[Exercise input]:
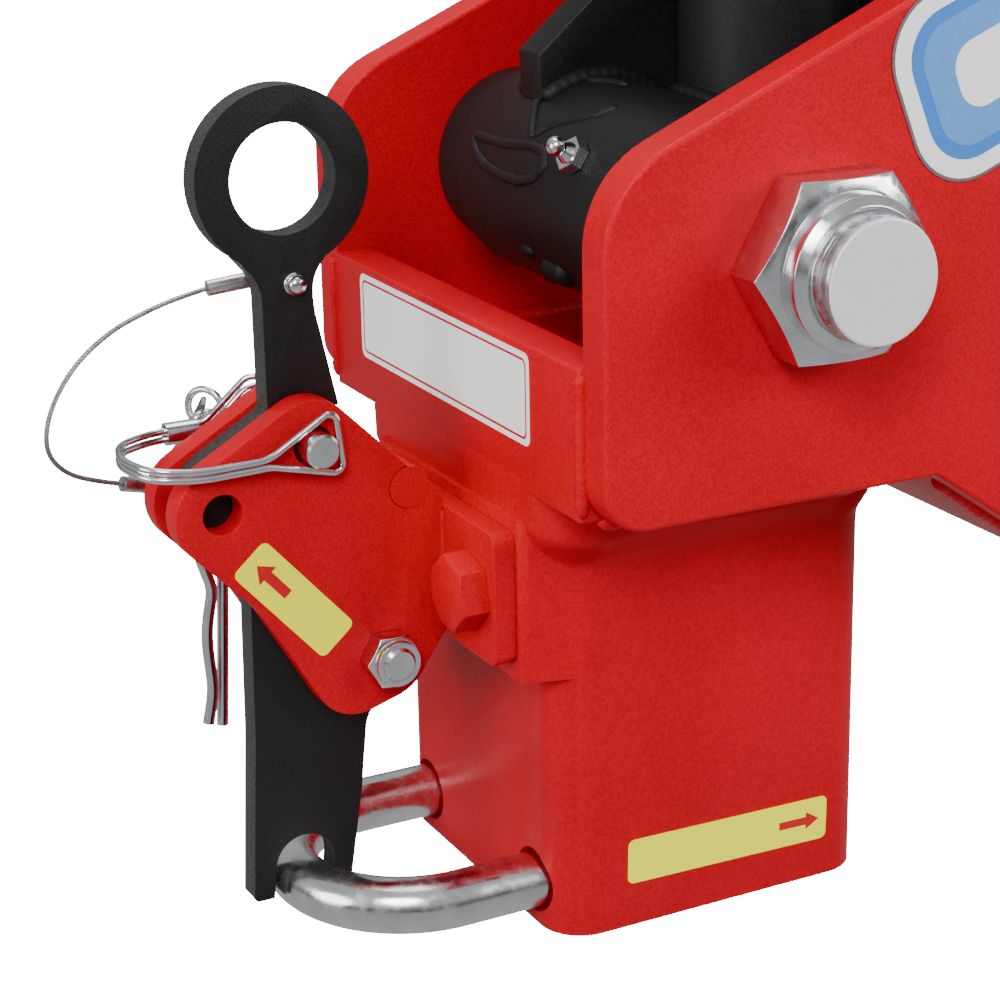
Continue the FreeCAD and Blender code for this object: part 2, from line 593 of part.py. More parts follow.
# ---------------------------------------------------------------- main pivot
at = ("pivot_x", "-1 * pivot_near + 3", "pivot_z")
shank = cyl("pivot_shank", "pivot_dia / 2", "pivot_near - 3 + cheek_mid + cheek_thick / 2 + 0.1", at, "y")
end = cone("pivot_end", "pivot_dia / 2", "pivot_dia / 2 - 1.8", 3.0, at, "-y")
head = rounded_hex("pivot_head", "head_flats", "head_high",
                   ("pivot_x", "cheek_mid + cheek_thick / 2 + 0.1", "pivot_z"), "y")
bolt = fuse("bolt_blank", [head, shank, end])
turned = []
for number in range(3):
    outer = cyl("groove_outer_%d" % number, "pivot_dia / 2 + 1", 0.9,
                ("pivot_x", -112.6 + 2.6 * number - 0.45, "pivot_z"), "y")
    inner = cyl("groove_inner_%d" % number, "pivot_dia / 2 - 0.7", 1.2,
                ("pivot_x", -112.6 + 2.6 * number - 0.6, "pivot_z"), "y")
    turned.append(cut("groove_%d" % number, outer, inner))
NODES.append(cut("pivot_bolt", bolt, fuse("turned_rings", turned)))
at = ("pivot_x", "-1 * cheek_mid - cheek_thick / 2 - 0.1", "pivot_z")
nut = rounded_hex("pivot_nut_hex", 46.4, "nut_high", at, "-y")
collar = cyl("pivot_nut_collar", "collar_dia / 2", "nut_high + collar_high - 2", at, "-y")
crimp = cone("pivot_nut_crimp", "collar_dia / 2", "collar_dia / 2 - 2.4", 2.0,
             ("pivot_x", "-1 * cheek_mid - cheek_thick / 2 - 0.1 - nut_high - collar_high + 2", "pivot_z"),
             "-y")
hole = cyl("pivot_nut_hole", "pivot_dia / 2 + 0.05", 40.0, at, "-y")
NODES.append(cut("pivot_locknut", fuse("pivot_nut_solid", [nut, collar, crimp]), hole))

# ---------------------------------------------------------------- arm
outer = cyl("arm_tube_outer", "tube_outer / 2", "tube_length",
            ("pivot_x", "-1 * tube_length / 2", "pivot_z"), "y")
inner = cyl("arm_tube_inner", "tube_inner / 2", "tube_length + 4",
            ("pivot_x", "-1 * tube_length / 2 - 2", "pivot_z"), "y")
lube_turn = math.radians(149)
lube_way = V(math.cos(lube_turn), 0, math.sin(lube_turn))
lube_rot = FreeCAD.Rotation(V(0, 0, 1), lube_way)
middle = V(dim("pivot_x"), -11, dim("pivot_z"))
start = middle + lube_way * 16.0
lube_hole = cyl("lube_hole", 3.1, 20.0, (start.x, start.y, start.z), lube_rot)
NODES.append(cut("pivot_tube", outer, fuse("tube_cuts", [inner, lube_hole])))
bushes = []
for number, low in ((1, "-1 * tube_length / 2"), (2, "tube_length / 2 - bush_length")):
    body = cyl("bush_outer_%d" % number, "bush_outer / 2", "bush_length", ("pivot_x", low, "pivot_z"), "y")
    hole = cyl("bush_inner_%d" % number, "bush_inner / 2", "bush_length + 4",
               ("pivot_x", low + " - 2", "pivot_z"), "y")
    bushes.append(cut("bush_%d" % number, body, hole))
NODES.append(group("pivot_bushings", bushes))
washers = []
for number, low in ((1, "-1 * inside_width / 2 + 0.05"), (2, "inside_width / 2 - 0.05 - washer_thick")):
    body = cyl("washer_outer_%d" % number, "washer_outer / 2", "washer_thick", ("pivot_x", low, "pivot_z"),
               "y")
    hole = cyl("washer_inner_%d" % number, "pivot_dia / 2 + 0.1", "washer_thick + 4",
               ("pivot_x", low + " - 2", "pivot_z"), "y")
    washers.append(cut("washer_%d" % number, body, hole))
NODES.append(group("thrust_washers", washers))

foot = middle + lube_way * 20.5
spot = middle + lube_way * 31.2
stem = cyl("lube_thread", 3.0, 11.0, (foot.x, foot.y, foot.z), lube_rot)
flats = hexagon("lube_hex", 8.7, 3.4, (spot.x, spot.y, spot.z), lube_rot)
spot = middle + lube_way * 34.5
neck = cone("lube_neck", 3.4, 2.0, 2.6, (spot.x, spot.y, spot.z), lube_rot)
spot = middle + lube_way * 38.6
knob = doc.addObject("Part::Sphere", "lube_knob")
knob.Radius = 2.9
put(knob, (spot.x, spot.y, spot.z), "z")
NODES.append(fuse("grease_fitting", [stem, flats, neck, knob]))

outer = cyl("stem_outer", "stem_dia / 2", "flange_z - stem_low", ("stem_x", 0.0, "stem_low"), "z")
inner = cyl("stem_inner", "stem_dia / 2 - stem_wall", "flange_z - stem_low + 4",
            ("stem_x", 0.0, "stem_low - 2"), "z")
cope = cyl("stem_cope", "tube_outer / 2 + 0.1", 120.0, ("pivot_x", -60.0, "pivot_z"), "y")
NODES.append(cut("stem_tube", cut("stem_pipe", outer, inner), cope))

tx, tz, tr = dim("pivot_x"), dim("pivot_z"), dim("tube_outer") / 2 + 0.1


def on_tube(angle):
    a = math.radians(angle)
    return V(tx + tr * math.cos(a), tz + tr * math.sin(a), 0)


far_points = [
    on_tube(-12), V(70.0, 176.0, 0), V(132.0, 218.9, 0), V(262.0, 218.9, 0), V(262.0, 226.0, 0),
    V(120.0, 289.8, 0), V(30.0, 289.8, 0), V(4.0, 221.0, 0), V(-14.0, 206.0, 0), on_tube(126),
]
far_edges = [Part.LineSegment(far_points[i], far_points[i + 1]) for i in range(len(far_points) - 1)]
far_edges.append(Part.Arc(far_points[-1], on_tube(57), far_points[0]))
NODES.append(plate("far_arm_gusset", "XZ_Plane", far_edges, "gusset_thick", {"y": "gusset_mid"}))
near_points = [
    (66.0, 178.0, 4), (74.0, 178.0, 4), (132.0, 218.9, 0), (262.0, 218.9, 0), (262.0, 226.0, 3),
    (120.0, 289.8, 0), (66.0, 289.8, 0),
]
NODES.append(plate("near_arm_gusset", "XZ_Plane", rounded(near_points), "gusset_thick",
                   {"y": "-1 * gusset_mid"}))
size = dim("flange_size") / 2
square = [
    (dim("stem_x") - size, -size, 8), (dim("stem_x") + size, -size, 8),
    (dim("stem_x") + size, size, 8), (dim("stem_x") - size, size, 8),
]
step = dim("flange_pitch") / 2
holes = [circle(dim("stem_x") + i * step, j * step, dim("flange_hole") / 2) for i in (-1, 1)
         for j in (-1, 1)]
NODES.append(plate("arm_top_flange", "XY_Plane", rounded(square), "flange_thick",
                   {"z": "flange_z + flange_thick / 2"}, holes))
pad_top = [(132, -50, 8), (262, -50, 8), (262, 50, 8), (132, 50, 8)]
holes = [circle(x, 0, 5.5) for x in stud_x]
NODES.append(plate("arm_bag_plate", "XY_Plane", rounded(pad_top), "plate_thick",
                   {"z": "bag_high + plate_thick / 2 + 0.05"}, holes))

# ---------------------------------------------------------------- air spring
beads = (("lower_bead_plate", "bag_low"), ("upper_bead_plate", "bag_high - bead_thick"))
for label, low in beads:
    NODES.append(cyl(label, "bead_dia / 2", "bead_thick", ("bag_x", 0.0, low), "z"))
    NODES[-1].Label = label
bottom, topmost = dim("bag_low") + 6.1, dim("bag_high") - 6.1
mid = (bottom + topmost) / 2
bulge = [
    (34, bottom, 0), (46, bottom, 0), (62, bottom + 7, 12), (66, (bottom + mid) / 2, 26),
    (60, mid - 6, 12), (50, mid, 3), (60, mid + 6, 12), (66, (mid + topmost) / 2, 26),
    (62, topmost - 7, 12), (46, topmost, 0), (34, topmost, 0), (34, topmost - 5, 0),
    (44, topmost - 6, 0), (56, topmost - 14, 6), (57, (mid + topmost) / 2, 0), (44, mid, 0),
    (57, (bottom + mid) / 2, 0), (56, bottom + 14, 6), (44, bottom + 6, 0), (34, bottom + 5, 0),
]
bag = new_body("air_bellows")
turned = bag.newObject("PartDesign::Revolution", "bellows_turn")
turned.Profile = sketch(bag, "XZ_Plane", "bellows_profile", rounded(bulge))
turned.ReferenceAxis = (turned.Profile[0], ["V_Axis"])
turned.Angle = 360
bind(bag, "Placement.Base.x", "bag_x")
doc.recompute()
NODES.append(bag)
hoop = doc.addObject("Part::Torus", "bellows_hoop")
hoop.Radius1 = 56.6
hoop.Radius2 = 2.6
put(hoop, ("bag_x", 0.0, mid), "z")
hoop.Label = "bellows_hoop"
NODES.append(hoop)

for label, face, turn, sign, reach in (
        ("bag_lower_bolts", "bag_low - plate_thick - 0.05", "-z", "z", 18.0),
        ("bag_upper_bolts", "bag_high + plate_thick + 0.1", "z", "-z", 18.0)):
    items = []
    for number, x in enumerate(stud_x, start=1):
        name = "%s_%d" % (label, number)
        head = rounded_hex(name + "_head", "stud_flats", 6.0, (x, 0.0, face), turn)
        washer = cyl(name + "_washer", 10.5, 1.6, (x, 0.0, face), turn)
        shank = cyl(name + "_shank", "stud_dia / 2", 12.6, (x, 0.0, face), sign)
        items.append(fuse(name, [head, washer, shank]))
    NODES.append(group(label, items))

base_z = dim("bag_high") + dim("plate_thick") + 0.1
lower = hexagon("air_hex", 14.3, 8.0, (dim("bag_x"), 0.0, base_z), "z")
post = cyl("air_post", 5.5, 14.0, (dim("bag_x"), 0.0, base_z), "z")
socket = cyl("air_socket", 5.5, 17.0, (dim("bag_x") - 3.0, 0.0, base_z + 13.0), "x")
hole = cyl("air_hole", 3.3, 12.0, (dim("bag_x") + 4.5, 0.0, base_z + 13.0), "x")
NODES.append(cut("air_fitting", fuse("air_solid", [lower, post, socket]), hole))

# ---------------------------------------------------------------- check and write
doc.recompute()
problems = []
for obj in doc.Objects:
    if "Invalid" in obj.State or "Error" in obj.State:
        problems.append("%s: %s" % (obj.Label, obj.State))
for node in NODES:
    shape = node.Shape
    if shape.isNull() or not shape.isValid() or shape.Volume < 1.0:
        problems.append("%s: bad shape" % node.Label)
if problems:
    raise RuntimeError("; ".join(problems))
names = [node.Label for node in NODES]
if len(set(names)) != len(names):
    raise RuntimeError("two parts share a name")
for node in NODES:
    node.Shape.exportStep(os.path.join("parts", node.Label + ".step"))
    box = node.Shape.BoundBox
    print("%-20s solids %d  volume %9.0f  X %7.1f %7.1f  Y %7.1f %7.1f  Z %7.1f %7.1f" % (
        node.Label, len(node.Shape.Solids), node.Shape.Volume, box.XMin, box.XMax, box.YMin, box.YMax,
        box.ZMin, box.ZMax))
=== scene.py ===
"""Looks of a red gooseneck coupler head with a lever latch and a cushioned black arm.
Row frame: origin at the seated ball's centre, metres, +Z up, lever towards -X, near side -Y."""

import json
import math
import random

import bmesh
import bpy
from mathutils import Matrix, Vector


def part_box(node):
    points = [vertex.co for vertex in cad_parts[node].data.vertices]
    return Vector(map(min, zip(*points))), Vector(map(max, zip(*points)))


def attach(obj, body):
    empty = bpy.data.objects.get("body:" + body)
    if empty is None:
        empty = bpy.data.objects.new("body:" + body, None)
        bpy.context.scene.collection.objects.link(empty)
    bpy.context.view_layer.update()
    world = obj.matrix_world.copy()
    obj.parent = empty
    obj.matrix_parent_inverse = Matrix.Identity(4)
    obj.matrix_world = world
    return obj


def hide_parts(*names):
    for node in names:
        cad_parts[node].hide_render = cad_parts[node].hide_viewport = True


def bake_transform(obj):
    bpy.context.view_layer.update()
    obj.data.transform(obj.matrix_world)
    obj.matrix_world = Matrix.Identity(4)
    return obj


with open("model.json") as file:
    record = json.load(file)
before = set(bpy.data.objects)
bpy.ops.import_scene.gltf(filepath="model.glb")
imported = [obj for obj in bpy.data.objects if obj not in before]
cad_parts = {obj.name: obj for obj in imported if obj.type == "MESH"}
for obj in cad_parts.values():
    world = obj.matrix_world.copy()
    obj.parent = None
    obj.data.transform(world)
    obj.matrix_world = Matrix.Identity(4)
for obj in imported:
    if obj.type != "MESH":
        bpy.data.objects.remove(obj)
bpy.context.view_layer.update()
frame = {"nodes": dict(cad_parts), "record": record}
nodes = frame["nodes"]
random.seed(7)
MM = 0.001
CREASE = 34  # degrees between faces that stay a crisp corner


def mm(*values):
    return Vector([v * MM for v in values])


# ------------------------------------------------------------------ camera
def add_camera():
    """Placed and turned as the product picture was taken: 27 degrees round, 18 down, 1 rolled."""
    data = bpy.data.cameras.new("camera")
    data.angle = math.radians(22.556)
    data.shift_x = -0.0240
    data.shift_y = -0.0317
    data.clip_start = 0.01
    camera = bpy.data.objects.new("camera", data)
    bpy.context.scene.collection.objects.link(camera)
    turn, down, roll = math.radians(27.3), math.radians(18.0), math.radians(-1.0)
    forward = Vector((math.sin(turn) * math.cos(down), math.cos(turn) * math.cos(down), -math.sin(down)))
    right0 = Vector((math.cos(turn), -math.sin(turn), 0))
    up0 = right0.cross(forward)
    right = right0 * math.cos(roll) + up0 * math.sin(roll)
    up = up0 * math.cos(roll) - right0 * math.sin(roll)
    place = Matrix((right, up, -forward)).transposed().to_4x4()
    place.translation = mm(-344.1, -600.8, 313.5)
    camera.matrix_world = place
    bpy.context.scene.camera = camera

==

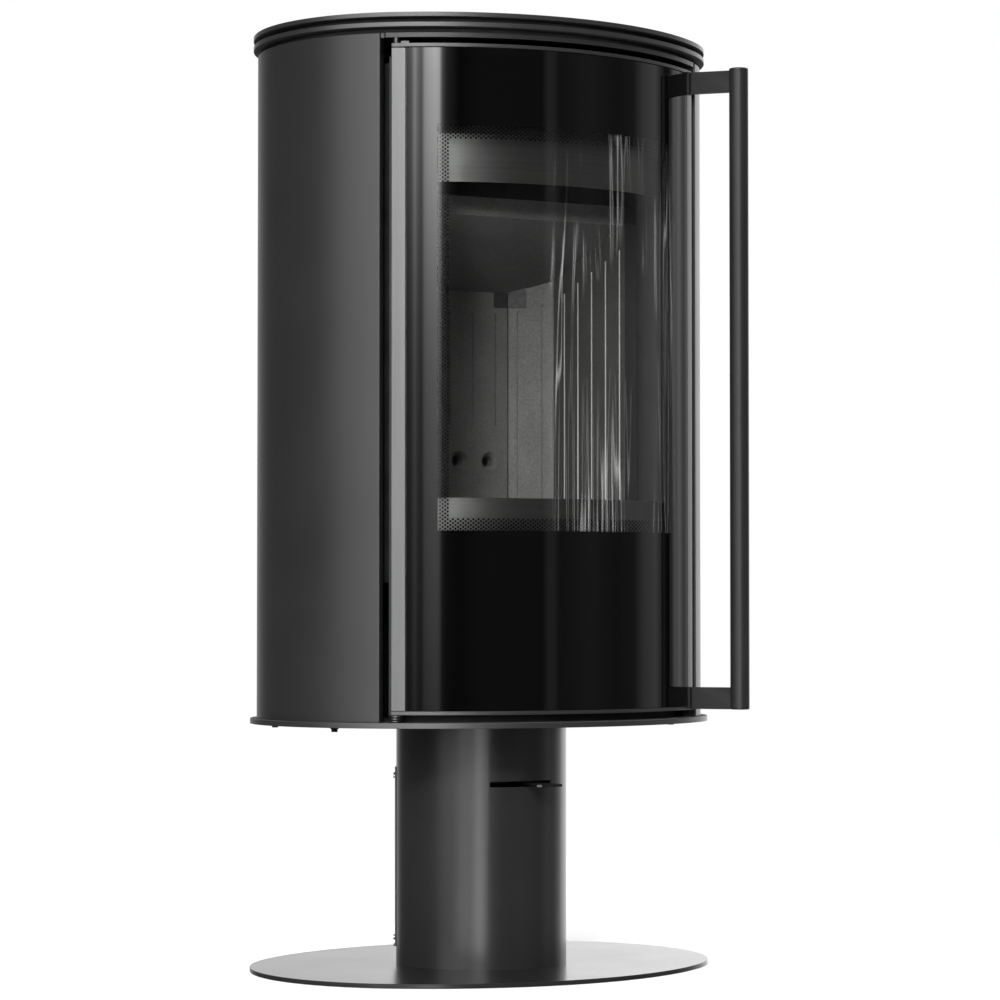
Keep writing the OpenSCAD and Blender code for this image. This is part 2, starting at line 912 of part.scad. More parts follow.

[Task goal]: Copy exactly, and only, the lines from the one containing "check and write" through the one containing "record = json.load(file)".

[Result of the task]:
# ---------------------------------------------------------------- check and write
doc.recompute()
problems = []
for obj in doc.Objects:
    if "Invalid" in obj.State or "Error" in obj.State:
        problems.append("%s: %s" % (obj.Label, obj.State))
for node in NODES:
    shape = node.Shape
    if shape.isNull() or not shape.isValid() or shape.Volume < 1.0:
        problems.append("%s: bad shape" % node.Label)
if problems:
    raise RuntimeError("; ".join(problems))
names = [node.Label for node in NODES]
if len(set(names)) != len(names):
    raise RuntimeError("two parts share a name")
for node in NODES:
    node.Shape.exportStep(os.path.join("parts", node.Label + ".step"))
    box = node.Shape.BoundBox
    print("%-20s solids %d  volume %9.0f  X %7.1f %7.1f  Y %7.1f %7.1f  Z %7.1f %7.1f" % (
        node.Label, len(node.Shape.Solids), node.Shape.Volume, box.XMin, box.XMax, box.YMin, box.YMax,
        box.ZMin, box.ZMax))
=== scene.py ===
"""Looks of a red gooseneck coupler head with a lever latch and a cushioned black arm.
Row frame: origin at the seated ball's centre, metres, +Z up, lever towards -X, near side -Y."""

import json
import math
import random

import bmesh
import bpy
from mathutils import Matrix, Vector


def part_box(node):
    points = [vertex.co for vertex in cad_parts[node].data.vertices]
    return Vector(map(min, zip(*points))), Vector(map(max, zip(*points)))


def attach(obj, body):
    empty = bpy.data.objects.get("body:" + body)
    if empty is None:
        empty = bpy.data.objects.new("body:" + body, None)
        bpy.context.scene.collection.objects.link(empty)
    bpy.context.view_layer.update()
    world = obj.matrix_world.copy()
    obj.parent = empty
    obj.matrix_parent_inverse = Matrix.Identity(4)
    obj.matrix_world = world
    return obj


def hide_parts(*names):
    for node in names:
        cad_parts[node].hide_render = cad_parts[node].hide_viewport = True


def bake_transform(obj):
    bpy.context.view_layer.update()
    obj.data.transform(obj.matrix_world)
    obj.matrix_world = Matrix.Identity(4)
    return obj


with open("model.json") as file:
    record = json.load(file)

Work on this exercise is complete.